La méthode est intéressante, commente Matthias Huss de Glamos. «Cependant, les défis technologiques, les coûts globaux et les implications environnementales sont énormes», dit-il.

Certains se tournent vers Dieu, d’autres vers l’humain

Ailleurs, on compte sur la divine providence pour sauver les glaciers. Après avoir obtenu l’autorisation du Vatican, deux communes valaisannes ont modifié le texte d’une prière ancienne appelant à freiner l’avancée du glacier d’Aletsch, le plus grand d’Europe continentale, et à prévenir les risques d’inondation. Depuis 2011, elles prient pour sauver ce site du patrimoine mondial de l’UNESCO du réchauffement climatique.

Matthias Huss, pour sa part, place sa foi dans l’être humain. «Les glaciers ne peuvent être sauvés que par des efforts mondiaux pour protéger le climat.
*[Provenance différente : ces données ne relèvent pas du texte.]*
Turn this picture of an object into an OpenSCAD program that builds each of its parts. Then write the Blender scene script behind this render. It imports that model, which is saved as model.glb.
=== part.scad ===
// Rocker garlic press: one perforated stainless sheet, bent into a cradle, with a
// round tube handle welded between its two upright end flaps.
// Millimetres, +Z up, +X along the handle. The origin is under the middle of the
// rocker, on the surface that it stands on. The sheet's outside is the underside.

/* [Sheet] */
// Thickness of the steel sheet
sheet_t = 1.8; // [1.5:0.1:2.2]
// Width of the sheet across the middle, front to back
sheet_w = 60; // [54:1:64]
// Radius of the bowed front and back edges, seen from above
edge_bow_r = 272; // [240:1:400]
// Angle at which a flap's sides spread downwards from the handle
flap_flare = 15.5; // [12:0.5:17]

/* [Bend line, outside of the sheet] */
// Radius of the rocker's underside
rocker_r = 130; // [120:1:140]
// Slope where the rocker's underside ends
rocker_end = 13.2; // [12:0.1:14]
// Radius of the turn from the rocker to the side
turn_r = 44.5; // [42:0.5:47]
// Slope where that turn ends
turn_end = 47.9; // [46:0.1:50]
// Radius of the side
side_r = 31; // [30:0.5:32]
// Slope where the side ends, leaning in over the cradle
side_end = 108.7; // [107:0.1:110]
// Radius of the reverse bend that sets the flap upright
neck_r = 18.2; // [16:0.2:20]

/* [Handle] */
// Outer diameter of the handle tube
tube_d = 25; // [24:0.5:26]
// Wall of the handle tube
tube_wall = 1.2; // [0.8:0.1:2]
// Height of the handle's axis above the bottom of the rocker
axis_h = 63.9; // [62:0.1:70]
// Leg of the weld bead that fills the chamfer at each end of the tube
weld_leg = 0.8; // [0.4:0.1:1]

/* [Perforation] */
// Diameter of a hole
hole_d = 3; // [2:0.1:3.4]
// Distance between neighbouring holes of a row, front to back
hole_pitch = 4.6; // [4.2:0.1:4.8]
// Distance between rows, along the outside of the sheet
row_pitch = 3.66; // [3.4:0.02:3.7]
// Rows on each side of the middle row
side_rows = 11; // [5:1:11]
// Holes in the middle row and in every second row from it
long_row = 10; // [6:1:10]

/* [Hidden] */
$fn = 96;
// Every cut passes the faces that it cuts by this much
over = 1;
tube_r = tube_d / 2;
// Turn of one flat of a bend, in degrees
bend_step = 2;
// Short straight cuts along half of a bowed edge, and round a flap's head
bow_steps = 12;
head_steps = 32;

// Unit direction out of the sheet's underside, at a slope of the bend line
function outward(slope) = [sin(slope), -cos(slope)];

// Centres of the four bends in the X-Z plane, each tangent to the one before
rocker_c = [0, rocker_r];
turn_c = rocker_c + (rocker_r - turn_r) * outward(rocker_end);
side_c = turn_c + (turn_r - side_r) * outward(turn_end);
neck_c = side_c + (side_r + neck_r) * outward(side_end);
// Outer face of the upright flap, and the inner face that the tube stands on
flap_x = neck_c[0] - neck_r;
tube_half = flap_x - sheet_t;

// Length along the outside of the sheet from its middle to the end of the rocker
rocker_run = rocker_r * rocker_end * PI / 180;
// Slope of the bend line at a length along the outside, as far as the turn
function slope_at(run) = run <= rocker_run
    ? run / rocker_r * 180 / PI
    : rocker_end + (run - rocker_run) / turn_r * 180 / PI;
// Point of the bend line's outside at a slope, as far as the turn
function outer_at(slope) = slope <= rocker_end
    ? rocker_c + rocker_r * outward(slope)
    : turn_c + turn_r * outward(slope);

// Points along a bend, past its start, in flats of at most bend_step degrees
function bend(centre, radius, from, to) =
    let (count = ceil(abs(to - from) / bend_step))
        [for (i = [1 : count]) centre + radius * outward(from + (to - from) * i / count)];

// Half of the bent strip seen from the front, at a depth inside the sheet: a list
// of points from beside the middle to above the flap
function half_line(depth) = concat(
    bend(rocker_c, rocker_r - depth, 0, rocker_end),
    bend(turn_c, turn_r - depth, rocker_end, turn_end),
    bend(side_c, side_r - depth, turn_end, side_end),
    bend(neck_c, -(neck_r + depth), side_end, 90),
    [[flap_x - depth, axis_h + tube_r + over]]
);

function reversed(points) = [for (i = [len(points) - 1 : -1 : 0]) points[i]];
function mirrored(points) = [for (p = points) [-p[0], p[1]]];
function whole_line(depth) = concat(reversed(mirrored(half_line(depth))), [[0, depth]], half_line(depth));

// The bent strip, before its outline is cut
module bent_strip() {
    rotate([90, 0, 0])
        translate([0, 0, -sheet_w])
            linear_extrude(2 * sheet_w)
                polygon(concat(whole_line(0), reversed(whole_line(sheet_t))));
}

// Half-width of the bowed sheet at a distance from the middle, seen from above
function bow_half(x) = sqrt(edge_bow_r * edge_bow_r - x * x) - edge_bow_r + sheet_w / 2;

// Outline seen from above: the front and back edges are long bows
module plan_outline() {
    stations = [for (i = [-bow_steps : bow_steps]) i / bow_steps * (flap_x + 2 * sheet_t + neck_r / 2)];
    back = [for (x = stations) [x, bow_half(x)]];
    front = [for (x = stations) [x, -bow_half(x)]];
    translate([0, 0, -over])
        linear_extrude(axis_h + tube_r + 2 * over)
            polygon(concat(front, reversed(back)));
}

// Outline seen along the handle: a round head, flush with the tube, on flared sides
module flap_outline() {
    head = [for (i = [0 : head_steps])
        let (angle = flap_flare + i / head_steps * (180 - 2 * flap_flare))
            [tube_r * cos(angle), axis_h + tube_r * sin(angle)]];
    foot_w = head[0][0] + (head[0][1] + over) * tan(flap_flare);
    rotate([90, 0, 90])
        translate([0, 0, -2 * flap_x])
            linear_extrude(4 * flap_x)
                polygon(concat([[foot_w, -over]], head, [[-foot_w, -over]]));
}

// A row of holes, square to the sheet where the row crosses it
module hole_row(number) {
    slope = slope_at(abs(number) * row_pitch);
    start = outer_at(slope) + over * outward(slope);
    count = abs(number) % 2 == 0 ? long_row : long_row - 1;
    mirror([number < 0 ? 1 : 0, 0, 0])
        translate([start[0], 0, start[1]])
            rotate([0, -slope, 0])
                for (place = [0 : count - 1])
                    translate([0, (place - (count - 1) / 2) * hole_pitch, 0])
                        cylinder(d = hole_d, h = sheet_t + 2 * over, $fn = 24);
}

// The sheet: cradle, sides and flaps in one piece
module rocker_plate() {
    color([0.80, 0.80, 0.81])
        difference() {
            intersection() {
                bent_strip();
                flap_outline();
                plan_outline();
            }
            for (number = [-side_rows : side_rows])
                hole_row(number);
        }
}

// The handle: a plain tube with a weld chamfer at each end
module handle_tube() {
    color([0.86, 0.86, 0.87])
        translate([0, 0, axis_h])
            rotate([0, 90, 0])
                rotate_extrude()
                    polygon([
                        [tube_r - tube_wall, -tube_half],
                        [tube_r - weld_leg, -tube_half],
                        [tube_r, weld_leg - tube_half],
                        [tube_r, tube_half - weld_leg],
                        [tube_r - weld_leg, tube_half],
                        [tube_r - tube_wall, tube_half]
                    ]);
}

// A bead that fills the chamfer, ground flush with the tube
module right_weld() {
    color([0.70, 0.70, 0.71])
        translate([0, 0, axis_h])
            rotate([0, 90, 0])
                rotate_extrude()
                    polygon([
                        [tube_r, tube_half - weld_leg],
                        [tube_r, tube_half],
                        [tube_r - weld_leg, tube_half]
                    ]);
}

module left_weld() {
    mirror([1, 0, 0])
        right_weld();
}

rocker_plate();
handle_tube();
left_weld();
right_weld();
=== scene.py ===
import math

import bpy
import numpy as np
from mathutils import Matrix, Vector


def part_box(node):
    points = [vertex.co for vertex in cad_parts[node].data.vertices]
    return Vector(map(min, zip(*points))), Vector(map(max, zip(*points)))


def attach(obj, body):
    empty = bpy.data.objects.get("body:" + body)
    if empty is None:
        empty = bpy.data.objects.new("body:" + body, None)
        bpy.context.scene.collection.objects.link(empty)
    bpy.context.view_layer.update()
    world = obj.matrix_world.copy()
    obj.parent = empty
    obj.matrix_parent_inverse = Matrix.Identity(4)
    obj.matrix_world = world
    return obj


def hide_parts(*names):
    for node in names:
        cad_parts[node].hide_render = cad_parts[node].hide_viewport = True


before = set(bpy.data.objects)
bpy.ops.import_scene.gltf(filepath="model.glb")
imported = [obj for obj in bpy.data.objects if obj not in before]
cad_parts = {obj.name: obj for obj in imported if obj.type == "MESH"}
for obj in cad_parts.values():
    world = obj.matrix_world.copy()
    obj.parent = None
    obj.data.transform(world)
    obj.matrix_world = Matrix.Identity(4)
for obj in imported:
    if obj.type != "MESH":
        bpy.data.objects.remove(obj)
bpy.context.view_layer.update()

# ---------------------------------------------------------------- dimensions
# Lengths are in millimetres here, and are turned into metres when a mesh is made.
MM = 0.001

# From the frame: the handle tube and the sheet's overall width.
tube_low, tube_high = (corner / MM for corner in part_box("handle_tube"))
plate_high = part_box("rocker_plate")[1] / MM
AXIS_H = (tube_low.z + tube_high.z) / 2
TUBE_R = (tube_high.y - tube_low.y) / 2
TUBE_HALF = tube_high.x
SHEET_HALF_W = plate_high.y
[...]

Si le réchauffement climatique est limité à 2 degrés, dit-il, à la fin du siècle, il restera encore un tiers du volume actuel des glaciers alpins.»

Initiative sur les glaciers

Lancée en 2019 par l’Association suisse de protection du climat, l’initiative populaire «Pour un climat sain» (Initiative pour les glaciersLien externe) exige que les émissions nettes de la Suisse soient réduites à zéro d’ici 2050 et que les objectifs de l’accord de Paris sur le climat soient inscrits dans la Constitution fédérale. Le texte a déjà recueilli près de 100’000 signatures et sera donc soumis au vote populaire.